If you cry at the end of [Buffy episodes] ‘Chosen,’ and ‘The Body’ is the only piece of pop culture that brings you solace after your mom’s death, I get ya. He made that for us. His art is still beautiful, even with the gigantic hole he blasted through it. But I am filing for custody.
But the hole he shot through the idea of feminist men is the hole I’m most worried about. Where is the line between men who support feminism, do the work, but stay back versus men who support the work but don’t show up? Is it as simple as asking them to step back and girls to the front? [more on this subject at author’s blog here]”

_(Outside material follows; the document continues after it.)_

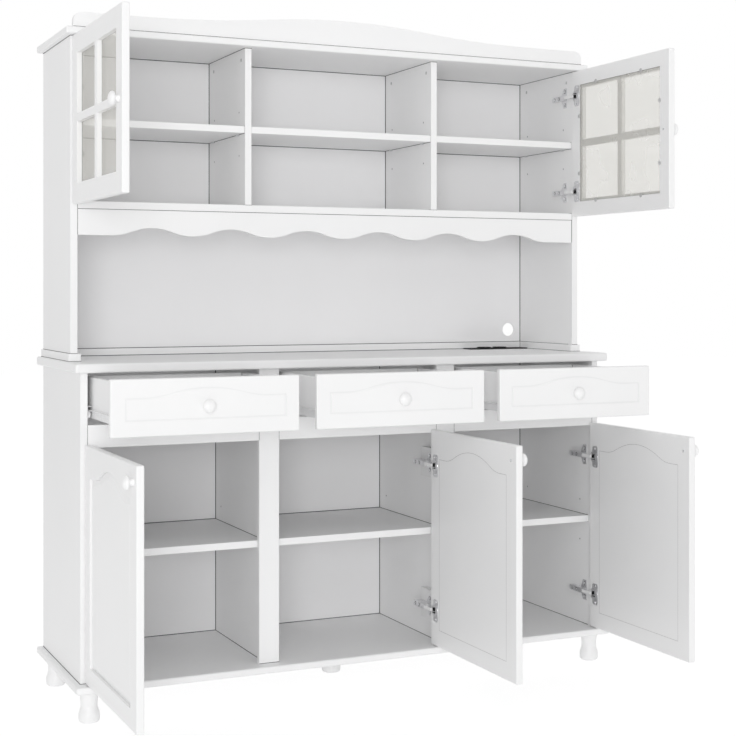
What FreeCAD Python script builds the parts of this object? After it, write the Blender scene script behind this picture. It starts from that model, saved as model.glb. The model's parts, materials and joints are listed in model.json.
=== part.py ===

Esther Kustanowitz: “The Joss Whedon situation hit me hard, because I was a huge fan of his work and saw him as such a champion of women. (I even wrote about it once, and that last episode of Buffy, as girls everywhere wake up to their own power, still makes me cry even while writing about it. Seriously. Just watched it again, and waterworks.) I even remembered being jealous when I heard an early demo version of some ‘Once More with Feeling’ songs sung by Kai; I imagined them in an equally partnered space of feminism, respect, music, humor and love that I was envious of and wanted for my own. But this was a reminder again that you never know what’s going on in someone else’s relationship; that our idols have feet of clay; that in Hollywood, image is cultivated and constructed with a purpose. I can’t imagine what it’s like to be Kai, learning that her husband had betrayed and having to live in a world that idolized her husband for his support of women. But I also can’t put aside the culture he created — perhaps, at least with the earlier of his works, while his vision and leadership was at the helm, it’s worth celebrating the many many others who worked to expand ideas, creatively imagining and building those universes with him. For future works? This isn’t a ‘Cosby situation,’ so I’m not in the ‘boycott’ camp, but as I consume, and probably enjoy, the creative works where he’s had an impact, I’ll focus any appreciation on his writing talent, but will be significantly less worshipful of the man and his presence in the world.”